Pandas

Pandas Full Course 2025 | Digital E-Filing Coach

🔵 1. INTRODUCTION TO PANDAS

What is Pandas?

Pandas is like a super-powered Excel inside Python. It lets you load, clean, analyse, and transform data using simple Python commands — no complicated coding needed.

Key Points

Open Source Python Library — Free to use. Just install it with one command: pip install pandas. No payment needed.
Built on NumPy — Pandas is built on top of NumPy (another Python library), making it very fast when working with large numbers and datasets.
Panel Data Derivation — The name "Pandas" comes from "Panel Data" — a term used in statistics for multi-dimensional structured data.
Data Analysis and Manipulation — You can filter rows, add columns, calculate averages, sort data, and much more — all with just 1–2 lines of code.

Simple Example

import pandas as pd   # Step 1: Import Pandas
data = {'Name': ['Aman', 'Sara', 'Ravi'],
        'Score': [85, 92, 78]}
df = pd.DataFrame(data)   # Create a table
print(df)

📤 Output:Name — Score
Aman — 85 | Sara — 92 | Ravi — 78

Feature	What it Means	Simple Analogy
Open Source	Free, public code	Like a free public library
Built on NumPy	Uses NumPy arrays inside	Building on a strong foundation
Panel Data	Multi-dimensional structured data	Big Excel sheet with rows & columns
Data Manipulation	Filter, sort, merge, clean data	Editing a spreadsheet with superpowers

🟢 2. DATA STRUCTURES

2A. Pandas Series — 1D Labeled Array

A Series is like a single column of an Excel sheet — one list of values, each with a label (index).

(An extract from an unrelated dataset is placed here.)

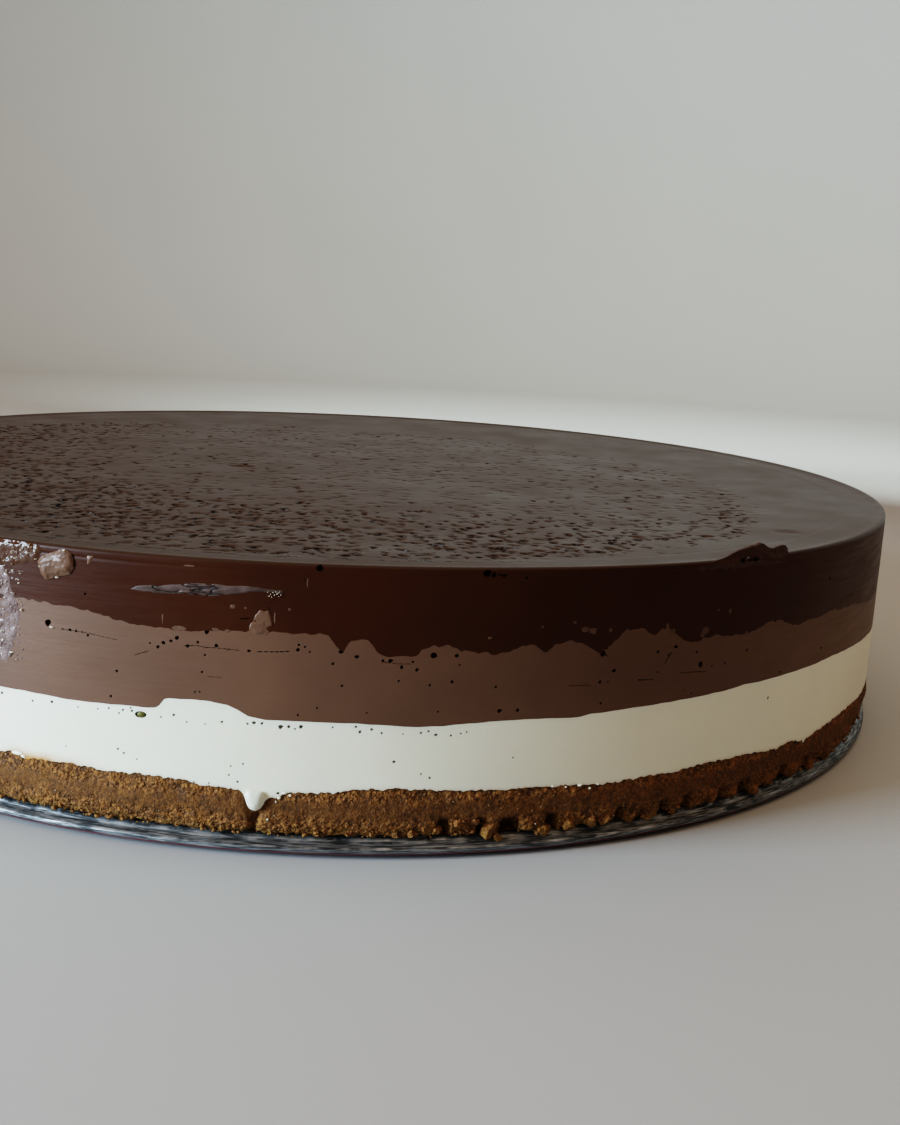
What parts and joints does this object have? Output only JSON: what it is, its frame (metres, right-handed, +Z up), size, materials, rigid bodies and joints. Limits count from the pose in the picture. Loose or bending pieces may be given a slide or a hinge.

1D Labeled Array — One-dimensional, like one column of a table.
Holds Any Data Type — Numbers, text, dates, booleans — anything goes in a Series.
Labeled Indices — Each value has a label: default 0,1,2 or custom labels like 'a','b','c'.
Creation via Lists or Dictionaries — Create from a Python list or dictionary easily.

s = pd.Series([10, 20, 30], index=['a','b','c'])
print(s)   # a→10, b→20, c→30

2B. Pandas DataFrame — 2D Labeled Table

A DataFrame is like a full Excel table — many rows and columns together. Each column is actually a Series.

2D Labeled Table — Has rows and columns, just like a spreadsheet.
Collection of Series — Every column in a DataFrame is a Series.
Rows (Observations) — Each row = one data record (e.g., one student, one transaction).
Columns (Features) — Each column = one attribute (e.g., Name, Age, Score).

df = pd.DataFrame({
    'Name'  : ['Aman', 'Sara'],
    'Age'   : [25, 22],
    'Score' : [88, 95]
})

Structure	Dimensions	Analogy	Creation Method
Series	1D (one column)	Single Excel column	pd.Series([1,2,3])
DataFrame	2D (rows + columns)	Full Excel sheet	pd.DataFrame({...})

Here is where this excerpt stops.